Columbus was also a devoted student of Scripture, spending hours in Bible study. This was not common among the Catholics of that era. Gentiles outside the clergy were generally illiterate, whereas Jews learned to read at a young age and were often proficient in more than one language. Columbus was fluent in Latin and literate in Hebrew. Letters that Columbus wrote to his son Diego, have survived to this day. In the upper left corner are the Hebrew letters bet and hay, written in Columbus’ own hand. This is still used today by Jews, meaning “B’ezrat HaShem.” (“With the help of His Name.” [God])
It is now believed that Columbus, having failed in his attempt to use his influence to reverse the expulsion edict, was now assisting a Jewish exodus and hoped to find a safe haven for his kinsmen. Columbus mentions the “Exodus of the Jews” in his diary and expresses his sadness. He also connected the date of the expulsion with Tisha’ b’Av – “the saddest day in the Jewish calendar.” This is the date when both Temples in Jerusalem were destroyed. Columbus also mentioned in his diary that he first sighted land on “Hoshannah Rabbah, during the Feast of Sukkot” (Tabernacles). In the margins of Columbus’ diary are many references exhibiting a very unusual knowledge of Scripture, both Old and New Testament, as well as Judaism.

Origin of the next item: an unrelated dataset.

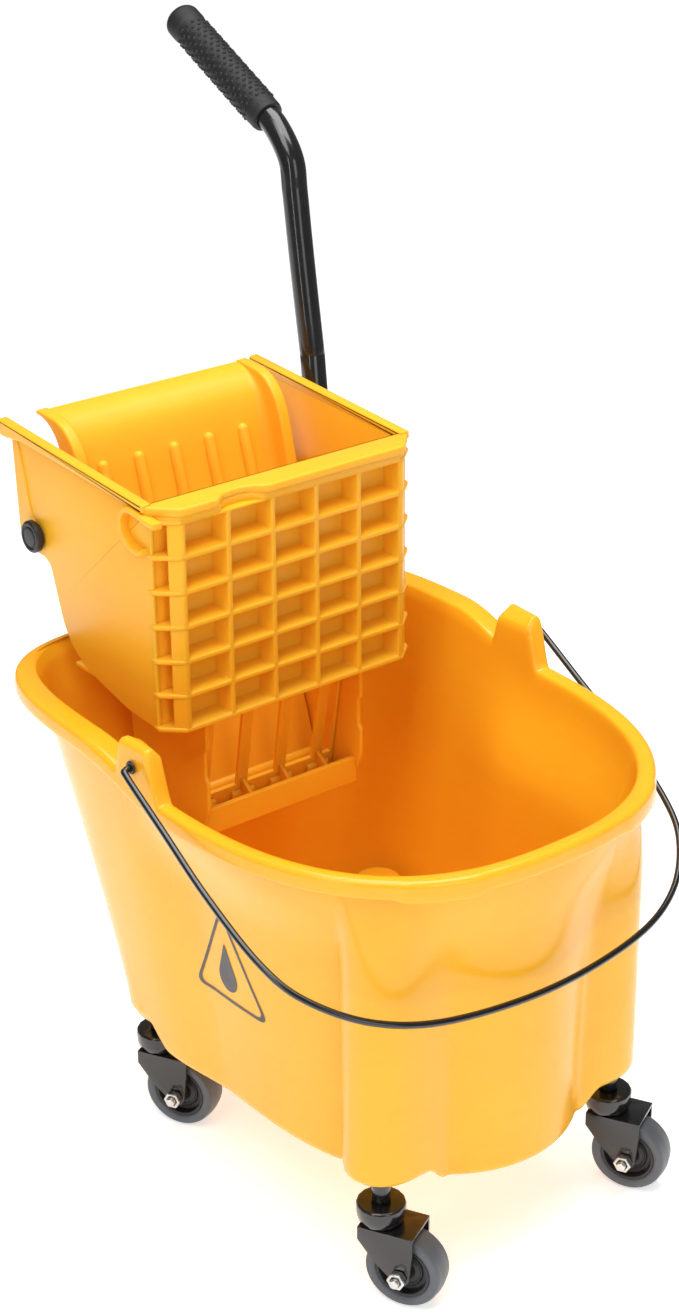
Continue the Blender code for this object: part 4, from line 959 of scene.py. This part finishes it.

The common belief has been that Queen Isabella pawned her jewels to finance Columbus’ voyage to the New World. In attempting to correct this fantasy, some have remarked, “In actuality, Queen Isabella pawned her JEWS and enriched her crown with confiscated estates of hundreds of thousands.” It is certain that at least the majority of the funding for the voyage came from Luis de Santangel, a Marrano (or a Jew that had been forced to convert, but continued secretly in his Jewish faith). He was a wealthy and powerful merchant and was the royal financial advisor. Columbus’ first letter about his discoveries, complete with maps and illustrations, was sent to Santangel.
Although we have no way to know if Columbus was a “secret Jew,” in his heart and practice his Jewish heritage is clear, and he continued to be connected to other Jews in every facet of his life. His voyages, funded largely by a Jewish financier, opened up the sailing routes to the New World, making the founding of America possible. Perhaps this is why God has called America to be a friend and protector to Israel, and a safe place for Jewish People to live and practice their faith in peace.